Following five years of arbitration proceedings before two former British judges and a former Nigerian attorney general, which resulted in a 2017 award for compensation to P&ID of $6.6 billion with 7 percent interest per annum (or $1.3 million per day), the UK commercial courts have become a high-stakes battleground between P&ID and the Nigerian government. P&ID won an order in 2019 to enforce the award, but this has been stayed pending Nigeria’s appeal.
In the meantime, P&ID’s ownership has been transferred to two Cayman Islands-based funds, VR Advisory Services Ltd, which has a 25 percent stake, and Lismore Capital which owns 75 percent.
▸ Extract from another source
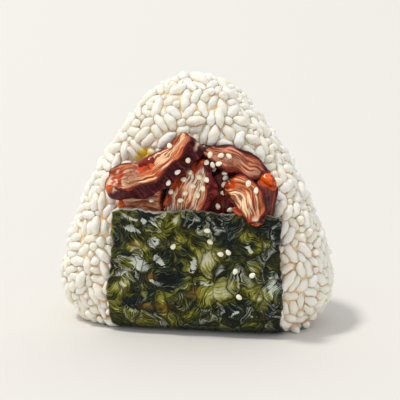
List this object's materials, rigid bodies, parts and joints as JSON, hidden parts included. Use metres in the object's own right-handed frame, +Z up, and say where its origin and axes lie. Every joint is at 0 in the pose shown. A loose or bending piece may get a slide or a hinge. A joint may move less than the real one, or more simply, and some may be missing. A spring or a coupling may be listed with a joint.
{
  "type": "onigiri rice ball",
  "caption": "Triangular pressed rice ball with grilled meat slices and sesame seeds tucked behind a wrapped strip of seaweed.",
  "frame": {"origin": "middle of the flat underside, on the surface the rice ball stands on", "axes": "+Z up, +X to the right across the front, +Y from the front with the meat to the back"},
  "size_m": [0.0892, 0.0532, 0.08],
  "materials": {
    "rice_ball": "moist cooked rice",
    "nori_strip": "wrinkled semi-gloss",
    "meat_slab_left": "glazed",
    "meat_slice_right_front": "glazed",
    "meat_wedge_centre": "glazed",
    "meat_slice_right_upper": "glazed",
    "meat_chunk_right_back": "glazed",
    "meat_chunk_left_low": "glazed",
    "meat_chunk_centre_low": "glazed"
  },
  "bodies": {
    "root": {"rice_ball": "rice_ball", "nori_strip": "nori_strip", "meat_slab_left": "meat_slab_left", "meat_slice_right_front": "meat_slice_right_front", "meat_wedge_centre": "meat_wedge_centre", "meat_slice_right_upper": "meat_slice_right_upper", "meat_chunk_right_back": "meat_chunk_right_back", "meat_chunk_left_low": "meat_chunk_left_low", "meat_chunk_centre_low": "meat_chunk_centre_low"}
  },
  "joints": []
}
Lismore Capital is owned by a London-based lawyer who acted for P&ID during the arbitration.
In a recent speech to the UN, President Muhammadu Buhari claimed that the arbitration case (by P&ID) was a “sham” designed to “cheat Nigeria out of billions of dollars.”
Despite Nigeria failing to adequately defend against the case for close to seven years, and real questions about its competence in defending the case, the Nigerian government is now heavily contesting the arbitral award; and arguing that allowing the final award to stand would involve the English courts “being used as an unwitting vehicle of the fraud.”
For P&ID, in response, it has denied any wrongdoing, and stated that the claims (by the Nigerian president) are an attempt by Nigeria to avoid paying what it owes to the company.
Meanwhile, the trial will proceed to a full and closely watched hearing in early 2023 in the UK commercial courts, as to whether the award should be set aside.